- **Direction**
Locate the line that contains "The three.js and" and the line that contains "return here[..., 0]". Copy both of them exactly, together with every line between them, and no others.

(Modeling code records)
^^^^^^^^^^^^^^^^

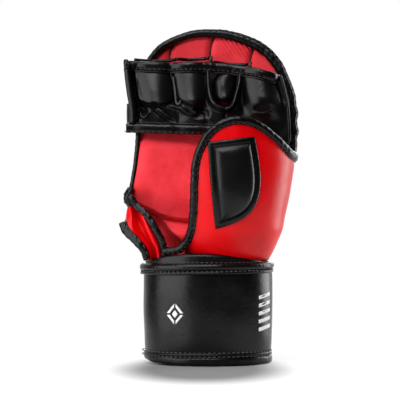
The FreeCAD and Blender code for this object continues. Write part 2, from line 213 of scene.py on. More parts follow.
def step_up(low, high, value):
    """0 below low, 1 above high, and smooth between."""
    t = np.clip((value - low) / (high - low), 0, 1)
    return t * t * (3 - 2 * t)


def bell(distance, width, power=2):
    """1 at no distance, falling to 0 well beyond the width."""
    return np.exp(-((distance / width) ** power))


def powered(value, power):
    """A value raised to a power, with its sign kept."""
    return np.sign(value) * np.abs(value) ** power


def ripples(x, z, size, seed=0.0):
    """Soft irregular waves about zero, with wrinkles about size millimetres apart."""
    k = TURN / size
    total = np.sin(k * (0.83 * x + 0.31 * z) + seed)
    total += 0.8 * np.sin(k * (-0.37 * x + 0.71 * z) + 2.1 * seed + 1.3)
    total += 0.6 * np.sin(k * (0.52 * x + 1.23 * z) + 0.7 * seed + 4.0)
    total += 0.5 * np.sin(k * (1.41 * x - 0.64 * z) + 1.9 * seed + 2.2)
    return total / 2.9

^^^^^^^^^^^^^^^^

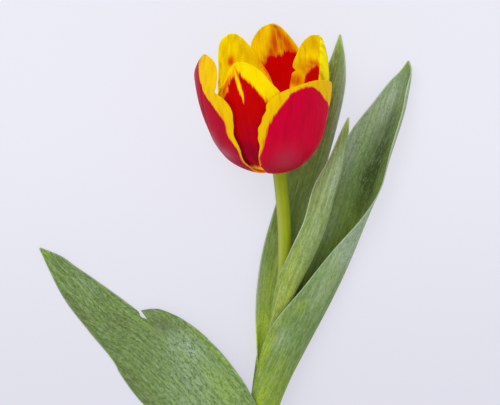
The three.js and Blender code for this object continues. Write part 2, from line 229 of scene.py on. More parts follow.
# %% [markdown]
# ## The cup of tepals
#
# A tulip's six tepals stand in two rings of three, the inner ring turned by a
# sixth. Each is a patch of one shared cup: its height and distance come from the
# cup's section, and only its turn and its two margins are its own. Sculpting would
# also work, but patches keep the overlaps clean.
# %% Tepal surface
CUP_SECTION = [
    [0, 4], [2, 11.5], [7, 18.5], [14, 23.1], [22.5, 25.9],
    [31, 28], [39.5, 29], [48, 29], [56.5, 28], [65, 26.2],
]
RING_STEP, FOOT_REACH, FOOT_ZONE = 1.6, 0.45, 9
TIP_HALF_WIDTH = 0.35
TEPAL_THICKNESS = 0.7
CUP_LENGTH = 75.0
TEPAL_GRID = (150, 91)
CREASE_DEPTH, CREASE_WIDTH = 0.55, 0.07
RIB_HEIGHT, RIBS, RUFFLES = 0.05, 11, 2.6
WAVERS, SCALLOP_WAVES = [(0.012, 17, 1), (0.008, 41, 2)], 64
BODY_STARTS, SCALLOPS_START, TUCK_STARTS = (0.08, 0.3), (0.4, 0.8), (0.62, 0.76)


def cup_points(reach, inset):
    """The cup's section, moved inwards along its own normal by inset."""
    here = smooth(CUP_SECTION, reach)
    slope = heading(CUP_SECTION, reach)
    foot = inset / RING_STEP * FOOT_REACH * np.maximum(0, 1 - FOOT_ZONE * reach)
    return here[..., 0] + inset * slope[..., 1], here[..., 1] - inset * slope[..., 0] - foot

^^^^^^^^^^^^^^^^

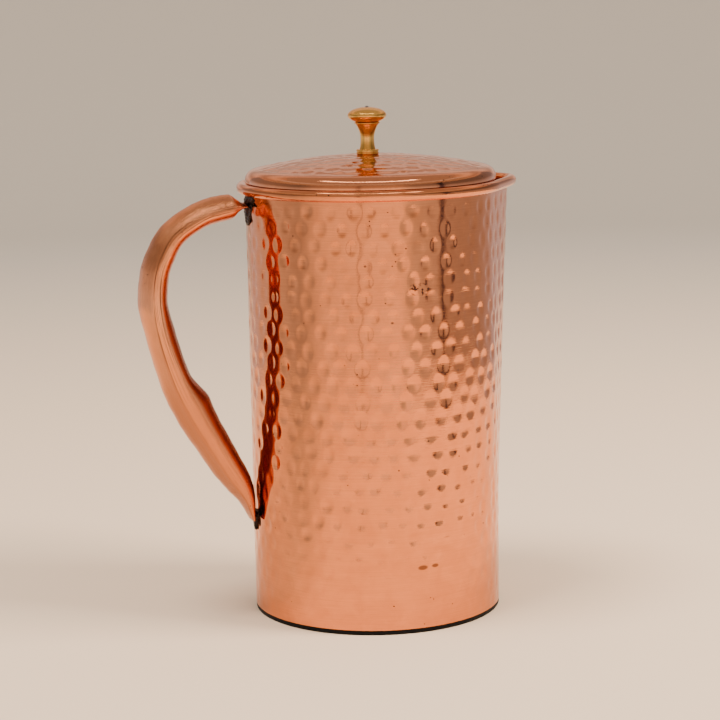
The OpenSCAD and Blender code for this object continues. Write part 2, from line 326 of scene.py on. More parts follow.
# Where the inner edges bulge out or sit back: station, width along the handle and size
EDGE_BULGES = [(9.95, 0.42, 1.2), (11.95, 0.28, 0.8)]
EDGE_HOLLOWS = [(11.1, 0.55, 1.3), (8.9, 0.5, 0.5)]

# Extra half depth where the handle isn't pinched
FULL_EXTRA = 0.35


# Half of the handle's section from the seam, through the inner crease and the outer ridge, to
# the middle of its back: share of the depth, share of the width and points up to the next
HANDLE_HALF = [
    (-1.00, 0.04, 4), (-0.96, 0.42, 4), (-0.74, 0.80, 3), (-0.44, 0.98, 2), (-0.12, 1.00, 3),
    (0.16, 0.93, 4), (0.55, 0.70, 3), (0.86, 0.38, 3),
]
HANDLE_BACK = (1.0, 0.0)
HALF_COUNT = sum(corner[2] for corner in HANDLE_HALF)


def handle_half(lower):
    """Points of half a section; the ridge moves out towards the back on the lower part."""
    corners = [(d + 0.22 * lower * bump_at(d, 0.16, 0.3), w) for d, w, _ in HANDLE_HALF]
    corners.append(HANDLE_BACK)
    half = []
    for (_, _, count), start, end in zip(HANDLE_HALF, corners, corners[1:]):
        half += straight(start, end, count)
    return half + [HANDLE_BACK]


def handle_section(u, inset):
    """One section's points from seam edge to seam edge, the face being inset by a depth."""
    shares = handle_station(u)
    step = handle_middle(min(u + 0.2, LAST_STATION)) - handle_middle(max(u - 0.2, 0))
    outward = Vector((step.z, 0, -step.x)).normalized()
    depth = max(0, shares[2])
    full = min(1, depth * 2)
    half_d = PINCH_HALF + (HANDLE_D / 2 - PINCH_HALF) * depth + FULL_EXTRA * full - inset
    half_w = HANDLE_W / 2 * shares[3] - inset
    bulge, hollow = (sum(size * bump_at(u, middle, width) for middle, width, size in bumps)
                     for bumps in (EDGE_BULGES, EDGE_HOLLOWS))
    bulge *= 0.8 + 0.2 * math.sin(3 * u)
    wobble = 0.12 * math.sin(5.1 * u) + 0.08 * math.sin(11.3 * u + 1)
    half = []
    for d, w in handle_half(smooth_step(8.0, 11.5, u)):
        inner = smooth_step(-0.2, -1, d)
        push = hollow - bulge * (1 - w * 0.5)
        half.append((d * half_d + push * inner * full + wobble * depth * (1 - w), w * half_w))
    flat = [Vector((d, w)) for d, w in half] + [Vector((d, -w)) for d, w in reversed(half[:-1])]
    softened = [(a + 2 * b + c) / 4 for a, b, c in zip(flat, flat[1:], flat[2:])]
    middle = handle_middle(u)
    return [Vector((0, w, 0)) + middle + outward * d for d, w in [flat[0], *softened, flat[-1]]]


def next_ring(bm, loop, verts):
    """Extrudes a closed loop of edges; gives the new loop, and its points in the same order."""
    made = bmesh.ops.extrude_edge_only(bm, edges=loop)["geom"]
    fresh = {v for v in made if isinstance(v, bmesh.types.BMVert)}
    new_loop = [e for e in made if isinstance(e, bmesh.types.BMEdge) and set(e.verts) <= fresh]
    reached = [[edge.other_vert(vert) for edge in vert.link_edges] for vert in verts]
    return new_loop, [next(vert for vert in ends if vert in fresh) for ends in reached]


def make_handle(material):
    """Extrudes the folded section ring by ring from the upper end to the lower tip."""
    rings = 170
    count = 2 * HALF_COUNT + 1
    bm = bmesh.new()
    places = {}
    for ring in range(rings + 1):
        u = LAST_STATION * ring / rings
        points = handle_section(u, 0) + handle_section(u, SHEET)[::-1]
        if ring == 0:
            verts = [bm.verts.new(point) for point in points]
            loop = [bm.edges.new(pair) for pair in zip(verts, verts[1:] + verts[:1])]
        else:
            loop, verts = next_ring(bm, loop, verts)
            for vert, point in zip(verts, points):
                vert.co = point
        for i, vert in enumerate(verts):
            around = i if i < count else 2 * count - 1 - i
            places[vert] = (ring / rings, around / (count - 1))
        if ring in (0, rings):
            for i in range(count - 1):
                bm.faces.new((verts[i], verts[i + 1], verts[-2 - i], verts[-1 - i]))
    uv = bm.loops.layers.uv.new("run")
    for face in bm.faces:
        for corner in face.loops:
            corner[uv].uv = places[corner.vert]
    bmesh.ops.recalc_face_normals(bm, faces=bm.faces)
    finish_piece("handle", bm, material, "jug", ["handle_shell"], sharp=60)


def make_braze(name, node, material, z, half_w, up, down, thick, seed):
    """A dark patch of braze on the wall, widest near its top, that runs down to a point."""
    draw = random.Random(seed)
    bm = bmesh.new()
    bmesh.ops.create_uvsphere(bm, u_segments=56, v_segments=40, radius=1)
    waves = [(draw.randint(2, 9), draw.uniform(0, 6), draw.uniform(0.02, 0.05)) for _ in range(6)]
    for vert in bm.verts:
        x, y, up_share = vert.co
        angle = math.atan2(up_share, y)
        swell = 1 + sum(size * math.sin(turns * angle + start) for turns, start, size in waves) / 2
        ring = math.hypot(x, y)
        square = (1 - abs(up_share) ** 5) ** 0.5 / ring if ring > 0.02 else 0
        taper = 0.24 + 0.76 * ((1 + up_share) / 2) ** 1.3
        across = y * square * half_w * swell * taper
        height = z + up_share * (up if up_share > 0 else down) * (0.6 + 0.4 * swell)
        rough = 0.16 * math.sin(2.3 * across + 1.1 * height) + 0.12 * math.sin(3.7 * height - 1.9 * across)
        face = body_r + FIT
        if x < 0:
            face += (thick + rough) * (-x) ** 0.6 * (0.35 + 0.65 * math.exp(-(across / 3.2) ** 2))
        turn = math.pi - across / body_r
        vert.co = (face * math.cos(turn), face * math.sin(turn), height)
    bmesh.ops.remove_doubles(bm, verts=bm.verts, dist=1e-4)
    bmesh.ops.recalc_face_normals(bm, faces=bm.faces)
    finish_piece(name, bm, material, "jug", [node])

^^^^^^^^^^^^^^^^

- **Full solution**
The three.js and Blender code for this object continues. Write part 2, from line 229 of scene.py on. More parts follow.
# %% [markdown]
# ## The cup of tepals
#
# A tulip's six tepals stand in two rings of three, the inner ring turned by a
# sixth. Each is a patch of one shared cup: its height and distance come from the
# cup's section, and only its turn and its two margins are its own. Sculpting would
# also work, but patches keep the overlaps clean.
# %% Tepal surface
CUP_SECTION = [
    [0, 4], [2, 11.5], [7, 18.5], [14, 23.1], [22.5, 25.9],
    [31, 28], [39.5, 29], [48, 29], [56.5, 28], [65, 26.2],
]
RING_STEP, FOOT_REACH, FOOT_ZONE = 1.6, 0.45, 9
TIP_HALF_WIDTH = 0.35
TEPAL_THICKNESS = 0.7
CUP_LENGTH = 75.0
TEPAL_GRID = (150, 91)
CREASE_DEPTH, CREASE_WIDTH = 0.55, 0.07
RIB_HEIGHT, RIBS, RUFFLES = 0.05, 11, 2.6
WAVERS, SCALLOP_WAVES = [(0.012, 17, 1), (0.008, 41, 2)], 64
BODY_STARTS, SCALLOPS_START, TUCK_STARTS = (0.08, 0.3), (0.4, 0.8), (0.62, 0.76)


def cup_points(reach, inset):
    """The cup's section, moved inwards along its own normal by inset."""
    here = smooth(CUP_SECTION, reach)
    slope = heading(CUP_SECTION, reach)
    foot = inset / RING_STEP * FOOT_REACH * np.maximum(0, 1 - FOOT_ZONE * reach)
    return here[..., 0] + inset * slope[..., 1], here[..., 1] - inset * slope[..., 0] - foot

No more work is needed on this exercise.